La colta, civile Germania ha pagato anche con un grave errore - di cultura e di civiltà - i suoi trascorsi nazisti. Fu quando, nel 1946, venne vietata la ristampa, su tutto il territorio nazionale, di Mein Kampf, ovvero «La mia battaglia», libro definito anche «la Bibbia di Hitler».
Scritto, per lo più in carcere, nel 1924, la prima parte fu stampata l’anno dopo, la seconda nel 1926: fino a gennaio del 1933, quando Hitler prese il potere, ne furono vendute quasi 230.000 copie, a dimostrazione che i tedeschi sapevano molto bene con chi avevano a che fare, cosa pensava l’uomo che li avrebbe guidati. Nei successivi dodici anni di dittatura ne vennero vendute, regalate o imposte (per esempio a ogni matrimonio) decine di milioni di copie. È facile immaginare l’enorme quantità di volumi che esiste ancora in Germania, fra quelli dell’epoca e quelli ristampati clandestinamente. Già, perché il governo della Baviera, proprietario dei diritti del libro dal 1946, ne ha proibito la ristampa per impedire la diffusione delle idee che vi sono contenute: ovvero, soprattutto, la superiorità della razza ariana e l’attribuzione agli ebrei della responsabilità di quasi
tutti i mali del mondo. Con le conseguenze - la «soluzione finale» - che sappiamo.
Idee aberranti, ma è sbagliato e controproducente cercare di pensare che non siano mai state scritte. Da un punto di vista pratico, perché comunque il libro è reperibile facilmente in internet (viene ristampato di continuo, per esempio dai nazisti americani, anche in tedesco); da un punto di vista culturale, perché è sbagliato tentare di soffocare l’esistenza di un libro, specialmente di quella portata storica. Un’altra conseguenza, pesante e concreta, è che oggi - in Germania e in molti altri Paesi, sulla sua scia - è possibile leggere Mein Kampf soltanto nel testo originale, senza la dotazione di un apparato storico-critico che ne illustri orrori, finalità e risultati. In pratica, si lascia che Hitler continui a fare la sua propaganda d’odio antisemita, senza un contraddittorio diretto.

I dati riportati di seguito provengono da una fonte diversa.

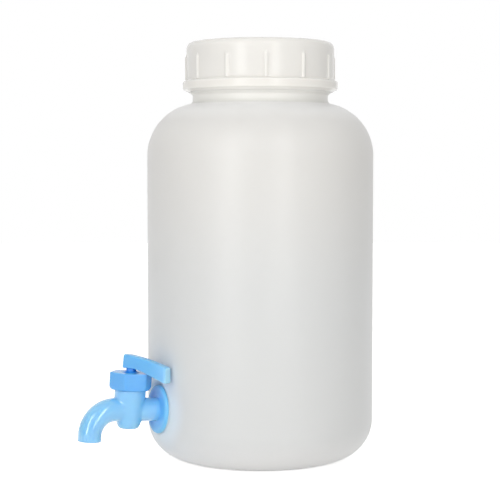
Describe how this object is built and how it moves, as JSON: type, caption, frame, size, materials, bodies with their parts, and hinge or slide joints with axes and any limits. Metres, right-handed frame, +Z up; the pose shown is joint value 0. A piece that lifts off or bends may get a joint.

A rendere ancora più paradossale la vicenda, c’è da considerare che il 1° maggio del 2015, a settant’anni dalla morte di Hitler, la Baviera perderà i diritti d’autore del volume, il quale quindi potrà essere ristampato da chiunque, con qualsiasi tipo di commento, o ancora senza commento. Da qui la saggia e necessaria mossa di Stephan J. Kramer, segretario generale del Consiglio centrale degli ebrei in Germania, che ha sostenuto l’opportunità di pubblicare un’edizione critica di Mein Kampf. Si otterrebbe così il doppio risultato di togliere al libro il pericoloso fascino del proibito, e soprattutto di limitare i danni che potranno fare le edizioni acritiche o addirittura simpatizzanti. È vero, infatti, che il saggio del Führer è un vero mattone, come lo definì Mussolini nel 1934. Ma è anche vero che contiene slogan e suggestioni di facile presa su teste poco dotate di strumenti critici o predisposte a quel tipo di idee. Basti, in proposito, leggere il piccolo campionario di citazioni estrapolate nel box qui accanto.
Per questo ha ragione Kramer, quando sostiene: «È necessario pubblicare oggi un’edizione storicamente critica dell’opera per evitare che i neonazisti ne traggano vantaggio», mentre è risibile la risposta del governo bavarese: «Non revocheremo il divieto perché questo farebbe il gioco dell’estrema destra». Gli estremisti - di destra, di sinistra, religiosi e di qualsiasi altro tipo - traggono vantaggio specialmente dall’ignoranza, dalla mancanza di dibattito, dalle chiusure rigide che impediscono la conoscenza.
Invece, chi estremista non è - la società, la politica, la scuola - viene inevitabilmente danneggiato dalla mancanza di un esame critico del passato recente, e tanto più quando quel passato ha avuto effetti e conseguenze drammatici. Ne sappiamo qualcosa in Italia: dove, dopo la guerra, per decenni, in base a un antifascismo sacrale e acritico, si è prima impedito di fatto una conoscenza vera del regime fascista.